How can I save money for my son’s future?

What will I live on when I retire?

What if I get sick and can’t work? Or need major dental work? Or my car breaks down?

How did my life change so much, so fast?

How can I live with this pain? Why does it still hurt like this?

How dare I try to love anyone, other than myself and my children, at a time like this?

Why do my kids need me if they already have two parents?

I should be so much further ahead in life. What do I have to show for my time on this earth?

Maybe it’s the moon, or my hormones, or the thick blanket of sorrow I get wrapped in every November, but this noise is deafening even in the light of day.

I’ve started making gratitude lists and watching what I put in my body. I’m doing yoga again and trying to get outside. I’m talking to friends and trying to be social. Some of these things work for a few short minutes, and then it’s back to the cacophony.

This morning I realized that this current brain space exists because there are so many things I have forgotten. So many lessons I need to take another look at. Here are just a few:

1. There is no timeline for grief. Pain and loss and sorrow don’t expire at the six month mark, or the seven month mark, or the five year mark. They exist forever, until the space is shared with other emotions/memories/experiences that dull their sharp edges. Ironically, only the passage of time allows for this space. It cannot be controlled.

2. These changes were not your choice, and so moving into them cannot possibly be easy.

3. When day-to-day life is full of triggers, this will open old wounds until time serves to scab them over. (See lesson 1)

4. When the darkness is overwhelming, the search for light must become an active practice. You won’t find it if you don’t look.

5. No single person can make your individual pain go away. It is yours alone to bear, to examine, to process. If you think for a second that someone else has healed you, you’ve handed them the tools to take you down at the knees, even if that was never their intention. If you can love someone while still doing your own work, do it. If that love is distracting you from your work, it’s doomed. If you think that other person has done the work for you, there’s certain heartbreak in your future.

6. It is completely okay to make mistakes when you’re in the midst of a gigantic life overhaul. Seeing the ‘bigger picture’ is impossible when you’re performing emotional triage. Surviving is the most important thing. You can worry about thriving later.

7. Starting from scratch is a road that is paved with sacrifice and possibility.
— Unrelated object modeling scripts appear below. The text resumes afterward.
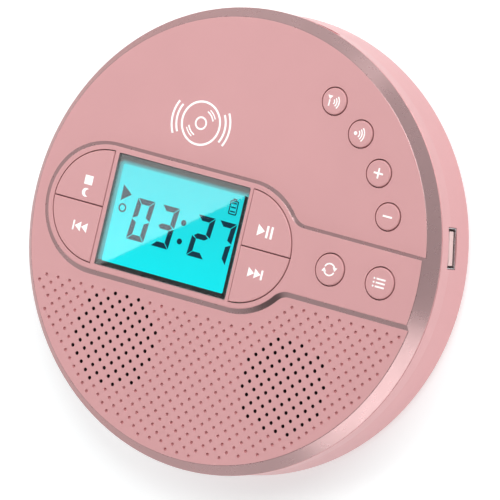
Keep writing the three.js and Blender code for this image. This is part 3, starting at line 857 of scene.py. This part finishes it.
def round_symbols():
    """The round keys' symbols, each drawn about its key's centre."""
    line = 0.5
    mast = [stroke([(-1.6, -1.9), (-1.6, 0.2)], line), [(-2.5, 1.6), (-1.6, 0.3), (-0.7, 1.6)]]
    dot = [arc(-1.7, -0.1, 0.62, 0, 342, 19)]
    minus = [bar_shape(-1.7, 1.7, -0.3, 0.3)]
    plus = minus + [bar_shape(-0.3, 0.3, 0.3, 1.7), bar_shape(-0.3, 0.3, -1.7, -0.3)]
    loop = [stroke(arc(0, 0, 1.9, start, start + 140, 16), line) for start in (20, 200)]
    loop += [[(k * 1.0, k * 0.95), (k * 2.75, k * 0.95), (k * 1.85, -k * 0.35)] for k in (1, -1)]
    menu = []
    for y in (-1.25, 0, 1.25):
        menu.append(bar_shape(-1.3, 2.0, y - 0.27, y + 0.27))
        menu.append(arc(-2.1, y, 0.33, 0, 330, 11))
    symbols = {
        "radio_print": mast + waves(-0.9, -0.2, 1.1),
        "wireless_print": dot + waves(-1.7, -0.1, 1.5),
        "volume_up_print": plus,
        "volume_down_print": minus,
        "repeat_print": loop,
        "function_print": menu,
    }
    for node, (name, shapes) in zip(ROUND_KEYS, symbols.items()):
        (x, y), _, top = round_key(node)
        moved = [type(shape)((x + a, y + b) for a, b in shape) for shape in shapes]
        printed(name, moved, top, node)


def disc_emblem():
    """A plain picture of a disc with sound waves each side, printed on the lid."""
    x, y = -18.8, 34.2
    shapes = ring_pieces(x, y, 7.3, 6.6) + ring_pieces(x, y, 2.2, 1.6)
    shapes += [stroke(arc(x, y, 4.4, start, start + 50, 14), 0.5) for start in (20, 200)]
    shapes += [stroke(arc(x, y, 5.3, start + 6, start + 44, 14), 0.4) for start in (20, 200)]
    for side in (0, 180):
        for radius in (9.0, 10.7):
            shapes.append(stroke(arc(x, y, radius, side - 30, side + 30, 16), 0.7))
    printed("disc_emblem", shapes, FACE_Z, "lid")


key_symbols()
round_symbols()
disc_emblem()

# ---- Display ----

LCD_Z = FACE_Z - 1.0
# What the mask leaves open of the LCD.
VIEW_LEFT, VIEW_RIGHT = LENS_LOW[0] + 1.4, LENS_HIGH[0] - 2.1
VIEW_LOW, VIEW_HIGH = LENS_LOW[1] + 1.5, LENS_HIGH[1] - 3.0


def display_window():
    spans = [value for pair in zip(LENS_LOW, LENS_HIGH) for value in pair]
    window = brick("display_window_pane", *spans, 0.3, 0.12)
    finish_piece(window, "lid", M_WINDOW)
    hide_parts("display_lens")


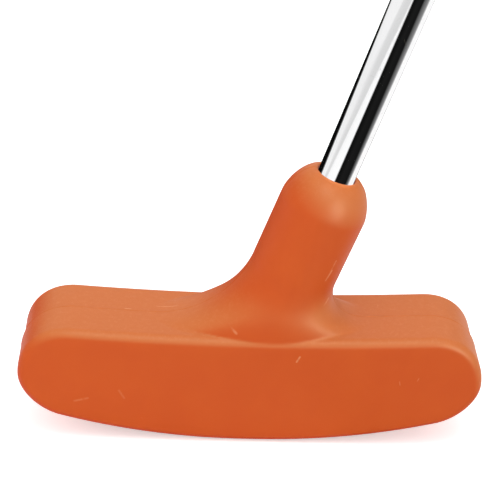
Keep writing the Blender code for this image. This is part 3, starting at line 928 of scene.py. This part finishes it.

You will have to look within and decide which sacrifices are worth a peaceful and prosperous bigger picture.

8. The decisions that will affect your future, and the future of your children, are yours alone to make. This is a powerful, and absolutely daunting truth. You do not have to rush these decisions. You deserve to take the time to weigh them carefully and reflect on how each possibility makes you feel.
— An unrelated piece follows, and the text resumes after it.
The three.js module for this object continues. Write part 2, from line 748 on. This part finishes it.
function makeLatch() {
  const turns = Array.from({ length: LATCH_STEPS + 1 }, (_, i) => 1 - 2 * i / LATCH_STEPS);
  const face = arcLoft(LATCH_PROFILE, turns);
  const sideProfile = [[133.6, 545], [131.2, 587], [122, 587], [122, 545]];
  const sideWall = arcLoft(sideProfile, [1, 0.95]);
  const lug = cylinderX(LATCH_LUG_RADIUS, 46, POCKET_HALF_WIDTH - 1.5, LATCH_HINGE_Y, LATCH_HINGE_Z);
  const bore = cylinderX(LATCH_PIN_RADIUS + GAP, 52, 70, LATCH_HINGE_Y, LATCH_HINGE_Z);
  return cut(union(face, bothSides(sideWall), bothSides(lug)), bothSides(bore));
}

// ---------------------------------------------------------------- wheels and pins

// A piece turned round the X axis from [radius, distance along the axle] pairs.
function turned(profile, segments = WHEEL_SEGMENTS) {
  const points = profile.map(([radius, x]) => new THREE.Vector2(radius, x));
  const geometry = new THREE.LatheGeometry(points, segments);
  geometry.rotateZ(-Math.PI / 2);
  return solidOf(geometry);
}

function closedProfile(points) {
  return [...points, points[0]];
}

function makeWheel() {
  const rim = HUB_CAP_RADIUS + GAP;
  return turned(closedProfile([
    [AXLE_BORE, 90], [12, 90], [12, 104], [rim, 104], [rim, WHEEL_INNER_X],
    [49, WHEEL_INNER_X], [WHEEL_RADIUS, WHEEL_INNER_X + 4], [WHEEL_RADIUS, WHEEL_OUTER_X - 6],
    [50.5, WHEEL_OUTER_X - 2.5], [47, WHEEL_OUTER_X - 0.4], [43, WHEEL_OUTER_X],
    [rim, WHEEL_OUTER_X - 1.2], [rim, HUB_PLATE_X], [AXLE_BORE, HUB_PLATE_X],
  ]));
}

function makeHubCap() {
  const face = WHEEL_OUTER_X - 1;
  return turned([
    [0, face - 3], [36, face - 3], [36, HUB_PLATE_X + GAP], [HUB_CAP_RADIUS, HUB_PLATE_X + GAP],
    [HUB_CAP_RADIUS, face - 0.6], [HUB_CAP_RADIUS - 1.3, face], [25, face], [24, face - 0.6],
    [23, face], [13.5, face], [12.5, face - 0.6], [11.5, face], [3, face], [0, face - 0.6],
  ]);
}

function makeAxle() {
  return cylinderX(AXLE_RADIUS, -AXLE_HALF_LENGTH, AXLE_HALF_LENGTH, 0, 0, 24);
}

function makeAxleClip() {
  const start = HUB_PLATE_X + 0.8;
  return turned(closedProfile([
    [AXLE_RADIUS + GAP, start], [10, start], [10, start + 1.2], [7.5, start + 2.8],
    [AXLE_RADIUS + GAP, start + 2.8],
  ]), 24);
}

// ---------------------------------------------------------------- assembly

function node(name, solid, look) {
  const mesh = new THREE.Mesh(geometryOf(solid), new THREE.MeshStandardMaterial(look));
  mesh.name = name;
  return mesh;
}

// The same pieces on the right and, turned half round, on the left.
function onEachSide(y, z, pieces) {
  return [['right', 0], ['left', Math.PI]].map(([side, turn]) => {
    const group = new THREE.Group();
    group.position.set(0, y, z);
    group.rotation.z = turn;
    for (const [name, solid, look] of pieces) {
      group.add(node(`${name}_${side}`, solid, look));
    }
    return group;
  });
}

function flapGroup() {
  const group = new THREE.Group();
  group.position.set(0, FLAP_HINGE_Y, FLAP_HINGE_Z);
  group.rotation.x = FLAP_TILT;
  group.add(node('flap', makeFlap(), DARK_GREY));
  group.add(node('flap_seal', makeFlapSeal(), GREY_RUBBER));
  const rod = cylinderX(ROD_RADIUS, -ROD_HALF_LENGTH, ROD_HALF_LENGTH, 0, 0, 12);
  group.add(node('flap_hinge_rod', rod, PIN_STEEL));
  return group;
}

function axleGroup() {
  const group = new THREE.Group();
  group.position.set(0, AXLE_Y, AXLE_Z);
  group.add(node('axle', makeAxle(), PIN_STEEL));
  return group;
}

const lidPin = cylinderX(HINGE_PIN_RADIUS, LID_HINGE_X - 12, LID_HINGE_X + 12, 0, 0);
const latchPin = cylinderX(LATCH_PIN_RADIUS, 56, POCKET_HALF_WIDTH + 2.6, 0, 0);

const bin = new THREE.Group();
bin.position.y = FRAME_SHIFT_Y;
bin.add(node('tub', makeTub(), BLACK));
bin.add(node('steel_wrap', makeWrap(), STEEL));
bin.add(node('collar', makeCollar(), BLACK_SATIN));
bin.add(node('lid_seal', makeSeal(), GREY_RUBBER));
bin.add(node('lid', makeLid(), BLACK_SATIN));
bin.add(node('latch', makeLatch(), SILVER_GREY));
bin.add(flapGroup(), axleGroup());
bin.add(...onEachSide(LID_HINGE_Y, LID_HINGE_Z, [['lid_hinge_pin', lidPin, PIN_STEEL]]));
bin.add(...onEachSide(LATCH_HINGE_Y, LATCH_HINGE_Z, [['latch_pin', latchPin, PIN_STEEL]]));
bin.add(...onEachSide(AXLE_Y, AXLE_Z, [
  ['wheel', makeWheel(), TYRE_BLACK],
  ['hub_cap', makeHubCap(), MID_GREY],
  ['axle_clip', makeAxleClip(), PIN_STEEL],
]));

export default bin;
9. You loved deeply. You were as committed as you knew how to be. You chose to make a child. Seven months is nothing in the face of the time you were prepared to invest in that relationship, so it’s not reasonable that you should feel any differently than you do now.

10. November is brutal. Don’t expect anything to be different about this month, no matter how you decide to feel about it.

11. If you aren’t actively practicing self-care and mindfulness every single day, you will drown.

12. One of the biggest commitments you made to yourself when this relationship ended was financial health. You cannot ignore any opportunities to realize this. Your future, and your son’s future depend on you empowering yourself in this way. This could look like living with your parents for a few years, or this could look like going back to school to invest in a new career, or this could look like trying to find more secure work, or this could look like some combination of these ideas. It absolutely means staying put and being frugal until you know for sure what you’d like to do.

So I’m treading water right now. Sometimes I’m sinking, the cold black water of the unknown like vicious hands around my ankles. Sometimes it feels like floating. Sometimes I’d give anything to see the shore, but I suppose I should be glad to be adrift in the ocean of possibility.